EXERCISE INSTRUCTIONS:
Your task is to transcribe the data in full.
-=-=-
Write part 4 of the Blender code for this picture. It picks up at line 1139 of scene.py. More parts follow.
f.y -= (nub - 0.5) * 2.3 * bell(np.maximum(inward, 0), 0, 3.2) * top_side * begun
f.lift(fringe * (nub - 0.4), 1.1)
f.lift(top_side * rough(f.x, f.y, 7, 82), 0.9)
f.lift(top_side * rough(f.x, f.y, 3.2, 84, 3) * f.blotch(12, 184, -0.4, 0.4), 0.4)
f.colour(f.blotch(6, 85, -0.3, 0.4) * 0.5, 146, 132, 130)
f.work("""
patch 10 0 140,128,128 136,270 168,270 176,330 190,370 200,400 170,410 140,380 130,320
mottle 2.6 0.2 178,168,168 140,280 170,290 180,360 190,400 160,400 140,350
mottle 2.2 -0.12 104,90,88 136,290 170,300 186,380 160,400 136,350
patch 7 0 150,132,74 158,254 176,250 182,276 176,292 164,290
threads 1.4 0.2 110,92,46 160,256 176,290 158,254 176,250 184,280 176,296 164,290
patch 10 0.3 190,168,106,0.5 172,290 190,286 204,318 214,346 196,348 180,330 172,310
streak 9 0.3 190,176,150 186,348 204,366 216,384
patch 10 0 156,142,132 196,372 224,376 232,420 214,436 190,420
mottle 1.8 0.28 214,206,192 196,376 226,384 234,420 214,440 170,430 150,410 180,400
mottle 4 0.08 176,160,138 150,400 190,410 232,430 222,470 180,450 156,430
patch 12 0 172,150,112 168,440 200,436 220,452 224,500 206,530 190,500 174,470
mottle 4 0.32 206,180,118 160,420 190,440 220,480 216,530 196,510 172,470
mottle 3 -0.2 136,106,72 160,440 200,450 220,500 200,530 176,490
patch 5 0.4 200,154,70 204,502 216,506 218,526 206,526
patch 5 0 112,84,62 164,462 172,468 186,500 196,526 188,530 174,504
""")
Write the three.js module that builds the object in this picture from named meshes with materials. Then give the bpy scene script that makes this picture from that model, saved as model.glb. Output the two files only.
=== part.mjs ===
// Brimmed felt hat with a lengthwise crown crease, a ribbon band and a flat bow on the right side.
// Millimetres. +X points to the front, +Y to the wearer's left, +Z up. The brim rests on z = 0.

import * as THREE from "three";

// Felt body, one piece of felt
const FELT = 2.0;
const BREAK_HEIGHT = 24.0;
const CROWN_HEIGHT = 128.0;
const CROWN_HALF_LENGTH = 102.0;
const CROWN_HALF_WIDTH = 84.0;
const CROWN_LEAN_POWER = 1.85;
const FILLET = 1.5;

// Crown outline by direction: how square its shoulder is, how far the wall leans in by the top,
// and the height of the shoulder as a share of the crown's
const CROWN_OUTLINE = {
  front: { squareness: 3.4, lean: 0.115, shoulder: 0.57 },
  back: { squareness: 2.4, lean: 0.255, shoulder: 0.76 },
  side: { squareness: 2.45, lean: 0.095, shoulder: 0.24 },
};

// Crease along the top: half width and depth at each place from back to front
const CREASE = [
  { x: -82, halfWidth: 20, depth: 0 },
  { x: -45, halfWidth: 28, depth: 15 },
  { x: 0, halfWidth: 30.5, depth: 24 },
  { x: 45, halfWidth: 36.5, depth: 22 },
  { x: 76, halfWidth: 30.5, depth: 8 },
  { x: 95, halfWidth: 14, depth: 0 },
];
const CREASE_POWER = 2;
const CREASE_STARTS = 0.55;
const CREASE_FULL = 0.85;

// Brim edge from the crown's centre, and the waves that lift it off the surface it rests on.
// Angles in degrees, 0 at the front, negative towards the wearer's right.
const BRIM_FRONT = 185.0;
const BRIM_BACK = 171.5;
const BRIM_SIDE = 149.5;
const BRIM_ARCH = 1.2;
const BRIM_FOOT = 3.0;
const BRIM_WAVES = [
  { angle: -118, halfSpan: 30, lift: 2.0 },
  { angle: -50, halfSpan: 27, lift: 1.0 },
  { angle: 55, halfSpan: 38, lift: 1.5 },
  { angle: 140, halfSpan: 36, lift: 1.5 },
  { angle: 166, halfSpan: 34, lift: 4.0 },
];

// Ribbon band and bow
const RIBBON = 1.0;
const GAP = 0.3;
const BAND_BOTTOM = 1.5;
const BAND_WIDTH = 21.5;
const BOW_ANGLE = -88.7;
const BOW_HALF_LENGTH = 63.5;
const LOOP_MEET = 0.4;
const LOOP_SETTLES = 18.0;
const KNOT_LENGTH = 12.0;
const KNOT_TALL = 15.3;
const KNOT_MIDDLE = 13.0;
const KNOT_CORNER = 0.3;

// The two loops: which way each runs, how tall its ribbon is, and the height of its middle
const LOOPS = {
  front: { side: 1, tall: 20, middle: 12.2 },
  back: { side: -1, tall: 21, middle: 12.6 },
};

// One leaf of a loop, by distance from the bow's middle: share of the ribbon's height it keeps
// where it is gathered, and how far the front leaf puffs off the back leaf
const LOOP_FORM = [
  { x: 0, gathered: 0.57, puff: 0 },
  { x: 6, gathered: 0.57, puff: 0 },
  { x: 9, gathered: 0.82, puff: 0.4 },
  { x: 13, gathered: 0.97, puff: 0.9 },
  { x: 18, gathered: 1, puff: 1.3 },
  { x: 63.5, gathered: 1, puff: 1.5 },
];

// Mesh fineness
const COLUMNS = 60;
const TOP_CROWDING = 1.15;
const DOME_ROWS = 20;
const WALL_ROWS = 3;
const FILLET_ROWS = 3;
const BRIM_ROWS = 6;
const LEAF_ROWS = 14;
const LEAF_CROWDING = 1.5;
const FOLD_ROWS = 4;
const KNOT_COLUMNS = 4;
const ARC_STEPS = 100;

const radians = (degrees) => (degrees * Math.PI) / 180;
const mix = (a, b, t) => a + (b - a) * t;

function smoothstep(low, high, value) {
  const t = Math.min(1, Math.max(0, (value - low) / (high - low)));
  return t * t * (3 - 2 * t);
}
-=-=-
FULL ANSWER:
Write part 4 of the Blender code for this picture. It picks up at line 1139 of scene.py. More parts follow.
f.y -= (nub - 0.5) * 2.3 * bell(np.maximum(inward, 0), 0, 3.2) * top_side * begun
f.lift(fringe * (nub - 0.4), 1.1)
f.lift(top_side * rough(f.x, f.y, 7, 82), 0.9)
f.lift(top_side * rough(f.x, f.y, 3.2, 84, 3) * f.blotch(12, 184, -0.4, 0.4), 0.4)
f.colour(f.blotch(6, 85, -0.3, 0.4) * 0.5, 146, 132, 130)
f.work("""
patch 10 0 140,128,128 136,270 168,270 176,330 190,370 200,400 170,410 140,380 130,320
mottle 2.6 0.2 178,168,168 140,280 170,290 180,360 190,400 160,400 140,350
mottle 2.2 -0.12 104,90,88 136,290 170,300 186,380 160,400 136,350
patch 7 0 150,132,74 158,254 176,250 182,276 176,292 164,290
threads 1.4 0.2 110,92,46 160,256 176,290 158,254 176,250 184,280 176,296 164,290
patch 10 0.3 190,168,106,0.5 172,290 190,286 204,318 214,346 196,348 180,330 172,310
streak 9 0.3 190,176,150 186,348 204,366 216,384
patch 10 0 156,142,132 196,372 224,376 232,420 214,436 190,420
mottle 1.8 0.28 214,206,192 196,376 226,384 234,420 214,440 170,430 150,410 180,400
mottle 4 0.08 176,160,138 150,400 190,410 232,430 222,470 180,450 156,430
patch 12 0 172,150,112 168,440 200,436 220,452 224,500 206,530 190,500 174,470
mottle 4 0.32 206,180,118 160,420 190,440 220,480 216,530 196,510 172,470
mottle 3 -0.2 136,106,72 160,440 200,450 220,500 200,530 176,490
patch 5 0.4 200,154,70 204,502 216,506 218,526 206,526
patch 5 0 112,84,62 164,462 172,468 186,500 196,526 188,530 174,504
""")
Write the three.js module that builds the object in this picture from named meshes with materials. Then give the bpy scene script that makes this picture from that model, saved as model.glb. Output the two files only.
=== part.mjs ===
// Brimmed felt hat with a lengthwise crown crease, a ribbon band and a flat bow on the right side.
// Millimetres. +X points to the front, +Y to the wearer's left, +Z up. The brim rests on z = 0.

import * as THREE from "three";

// Felt body, one piece of felt
const FELT = 2.0;
const BREAK_HEIGHT = 24.0;
const CROWN_HEIGHT = 128.0;
const CROWN_HALF_LENGTH = 102.0;
const CROWN_HALF_WIDTH = 84.0;
const CROWN_LEAN_POWER = 1.85;
const FILLET = 1.5;

// Crown outline by direction: how square its shoulder is, how far the wall leans in by the top,
// and the height of the shoulder as a share of the crown's
const CROWN_OUTLINE = {
  front: { squareness: 3.4, lean: 0.115, shoulder: 0.57 },
  back: { squareness: 2.4, lean: 0.255, shoulder: 0.76 },
  side: { squareness: 2.45, lean: 0.095, shoulder: 0.24 },
};

// Crease along the top: half width and depth at each place from back to front
const CREASE = [
  { x: -82, halfWidth: 20, depth: 0 },
  { x: -45, halfWidth: 28, depth: 15 },
  { x: 0, halfWidth: 30.5, depth: 24 },
  { x: 45, halfWidth: 36.5, depth: 22 },
  { x: 76, halfWidth: 30.5, depth: 8 },
  { x: 95, halfWidth: 14, depth: 0 },
];
const CREASE_POWER = 2;
const CREASE_STARTS = 0.55;
const CREASE_FULL = 0.85;

// Brim edge from the crown's centre, and the waves that lift it off the surface it rests on.
// Angles in degrees, 0 at the front, negative towards the wearer's right.
const BRIM_FRONT = 185.0;
const BRIM_BACK = 171.5;
const BRIM_SIDE = 149.5;
const BRIM_ARCH = 1.2;
const BRIM_FOOT = 3.0;
const BRIM_WAVES = [
  { angle: -118, halfSpan: 30, lift: 2.0 },
  { angle: -50, halfSpan: 27, lift: 1.0 },
  { angle: 55, halfSpan: 38, lift: 1.5 },
  { angle: 140, halfSpan: 36, lift: 1.5 },
  { angle: 166, halfSpan: 34, lift: 4.0 },
];

// Ribbon band and bow
const RIBBON = 1.0;
const GAP = 0.3;
const BAND_BOTTOM = 1.5;
const BAND_WIDTH = 21.5;
const BOW_ANGLE = -88.7;
const BOW_HALF_LENGTH = 63.5;
const LOOP_MEET = 0.4;
const LOOP_SETTLES = 18.0;
const KNOT_LENGTH = 12.0;
const KNOT_TALL = 15.3;
const KNOT_MIDDLE = 13.0;
const KNOT_CORNER = 0.3;

// The two loops: which way each runs, how tall its ribbon is, and the height of its middle
const LOOPS = {
  front: { side: 1, tall: 20, middle: 12.2 },
  back: { side: -1, tall: 21, middle: 12.6 },
};

// One leaf of a loop, by distance from the bow's middle: share of the ribbon's height it keeps
// where it is gathered, and how far the front leaf puffs off the back leaf
const LOOP_FORM = [
  { x: 0, gathered: 0.57, puff: 0 },
  { x: 6, gathered: 0.57, puff: 0 },
  { x: 9, gathered: 0.82, puff: 0.4 },
  { x: 13, gathered: 0.97, puff: 0.9 },
  { x: 18, gathered: 1, puff: 1.3 },
  { x: 63.5, gathered: 1, puff: 1.5 },
];

// Mesh fineness
const COLUMNS = 60;
const TOP_CROWDING = 1.15;
const DOME_ROWS = 20;
const WALL_ROWS = 3;
const FILLET_ROWS = 3;
const BRIM_ROWS = 6;
const LEAF_ROWS = 14;
const LEAF_CROWDING = 1.5;
const FOLD_ROWS = 4;
const KNOT_COLUMNS = 4;
const ARC_STEPS = 100;

const radians = (degrees) => (degrees * Math.PI) / 180;
const mix = (a, b, t) => a + (b - a) * t;

function smoothstep(low, high, value) {
  const t = Math.min(1, Math.max(0, (value - low) / (high - low)));
  return t * t * (3 - 2 * t);
}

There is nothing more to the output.